PROVIDED DATA →

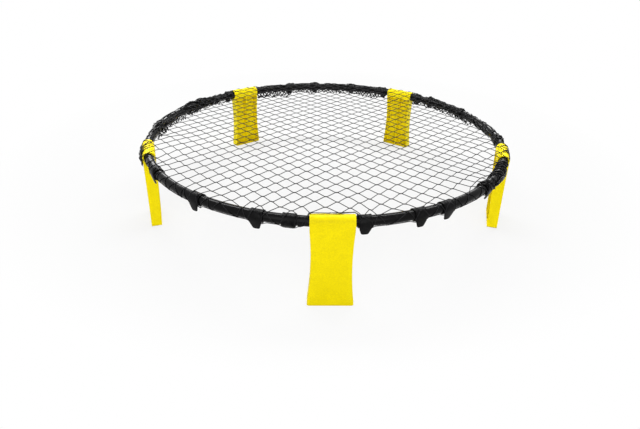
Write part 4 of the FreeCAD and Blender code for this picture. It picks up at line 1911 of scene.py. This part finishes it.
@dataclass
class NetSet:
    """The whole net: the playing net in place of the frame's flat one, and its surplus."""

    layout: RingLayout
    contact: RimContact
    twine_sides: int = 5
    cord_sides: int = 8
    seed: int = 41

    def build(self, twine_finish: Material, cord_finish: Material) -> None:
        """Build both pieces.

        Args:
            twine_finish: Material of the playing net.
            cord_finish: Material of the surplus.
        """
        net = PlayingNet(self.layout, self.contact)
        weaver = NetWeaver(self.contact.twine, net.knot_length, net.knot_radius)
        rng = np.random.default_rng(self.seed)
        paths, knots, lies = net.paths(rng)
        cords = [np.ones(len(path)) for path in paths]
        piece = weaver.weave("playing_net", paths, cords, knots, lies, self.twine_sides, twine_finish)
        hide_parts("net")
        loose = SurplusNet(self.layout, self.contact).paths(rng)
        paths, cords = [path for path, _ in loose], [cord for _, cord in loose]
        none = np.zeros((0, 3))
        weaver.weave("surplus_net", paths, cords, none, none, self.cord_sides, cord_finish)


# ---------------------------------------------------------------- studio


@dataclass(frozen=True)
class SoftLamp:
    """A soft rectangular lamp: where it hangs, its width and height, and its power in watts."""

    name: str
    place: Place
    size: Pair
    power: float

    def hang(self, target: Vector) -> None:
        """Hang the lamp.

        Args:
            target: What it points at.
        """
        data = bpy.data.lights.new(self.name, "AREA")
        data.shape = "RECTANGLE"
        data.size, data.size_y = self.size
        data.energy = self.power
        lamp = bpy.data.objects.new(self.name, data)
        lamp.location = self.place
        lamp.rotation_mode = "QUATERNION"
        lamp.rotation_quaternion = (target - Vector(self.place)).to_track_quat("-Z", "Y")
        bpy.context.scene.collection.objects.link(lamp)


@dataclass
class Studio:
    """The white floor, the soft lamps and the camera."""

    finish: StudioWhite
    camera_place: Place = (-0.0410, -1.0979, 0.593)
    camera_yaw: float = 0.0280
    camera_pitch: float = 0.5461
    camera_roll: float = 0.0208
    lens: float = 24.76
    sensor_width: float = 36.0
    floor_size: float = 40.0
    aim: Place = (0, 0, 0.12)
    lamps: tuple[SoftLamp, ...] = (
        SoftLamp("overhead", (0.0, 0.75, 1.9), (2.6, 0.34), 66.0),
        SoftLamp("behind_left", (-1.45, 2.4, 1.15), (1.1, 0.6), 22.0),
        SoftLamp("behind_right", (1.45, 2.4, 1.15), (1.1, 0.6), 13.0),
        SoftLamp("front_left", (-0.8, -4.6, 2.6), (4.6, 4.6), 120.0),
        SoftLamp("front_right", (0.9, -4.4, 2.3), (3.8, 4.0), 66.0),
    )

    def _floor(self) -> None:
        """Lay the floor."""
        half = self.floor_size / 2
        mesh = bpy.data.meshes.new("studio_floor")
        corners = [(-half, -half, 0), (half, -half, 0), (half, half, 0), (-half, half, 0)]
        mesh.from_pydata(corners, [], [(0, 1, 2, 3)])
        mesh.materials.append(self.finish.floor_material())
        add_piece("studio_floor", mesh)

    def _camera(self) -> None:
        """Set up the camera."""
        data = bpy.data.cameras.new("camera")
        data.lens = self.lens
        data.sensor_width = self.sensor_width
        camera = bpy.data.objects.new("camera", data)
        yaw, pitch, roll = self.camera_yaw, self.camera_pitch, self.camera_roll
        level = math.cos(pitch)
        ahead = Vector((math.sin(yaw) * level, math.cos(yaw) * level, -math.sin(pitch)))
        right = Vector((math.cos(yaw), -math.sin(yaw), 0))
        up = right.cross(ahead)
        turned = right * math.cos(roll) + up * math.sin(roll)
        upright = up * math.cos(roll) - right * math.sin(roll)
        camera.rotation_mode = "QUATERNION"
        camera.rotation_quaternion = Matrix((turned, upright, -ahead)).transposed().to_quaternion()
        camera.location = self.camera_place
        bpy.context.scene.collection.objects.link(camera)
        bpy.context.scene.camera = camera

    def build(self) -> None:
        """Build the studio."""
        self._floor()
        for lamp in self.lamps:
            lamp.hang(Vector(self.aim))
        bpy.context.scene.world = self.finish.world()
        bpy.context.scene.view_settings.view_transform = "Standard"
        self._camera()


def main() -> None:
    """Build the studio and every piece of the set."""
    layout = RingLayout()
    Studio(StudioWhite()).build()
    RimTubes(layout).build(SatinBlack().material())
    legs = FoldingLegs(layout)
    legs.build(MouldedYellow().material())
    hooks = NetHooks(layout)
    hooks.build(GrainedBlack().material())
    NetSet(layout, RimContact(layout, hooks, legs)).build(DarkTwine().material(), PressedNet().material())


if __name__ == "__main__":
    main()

WHAT TO WORK ON →
Beginning at the first line above, repeat exactly until the line containing "lies, self.twine_sides, twine_finish)", which is included.

RESULT FOR THIS EXERCISE →
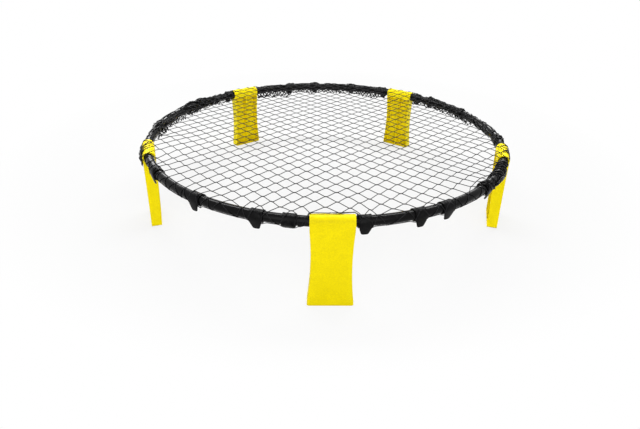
Write part 4 of the FreeCAD and Blender code for this picture. It picks up at line 1911 of scene.py. This part finishes it.
@dataclass
class NetSet:
    """The whole net: the playing net in place of the frame's flat one, and its surplus."""

    layout: RingLayout
    contact: RimContact
    twine_sides: int = 5
    cord_sides: int = 8
    seed: int = 41

    def build(self, twine_finish: Material, cord_finish: Material) -> None:
        """Build both pieces.

        Args:
            twine_finish: Material of the playing net.
            cord_finish: Material of the surplus.
        """
        net = PlayingNet(self.layout, self.contact)
        weaver = NetWeaver(self.contact.twine, net.knot_length, net.knot_radius)
        rng = np.random.default_rng(self.seed)
        paths, knots, lies = net.paths(rng)
        cords = [np.ones(len(path)) for path in paths]
        piece = weaver.weave("playing_net", paths, cords, knots, lies, self.twine_sides, twine_finish)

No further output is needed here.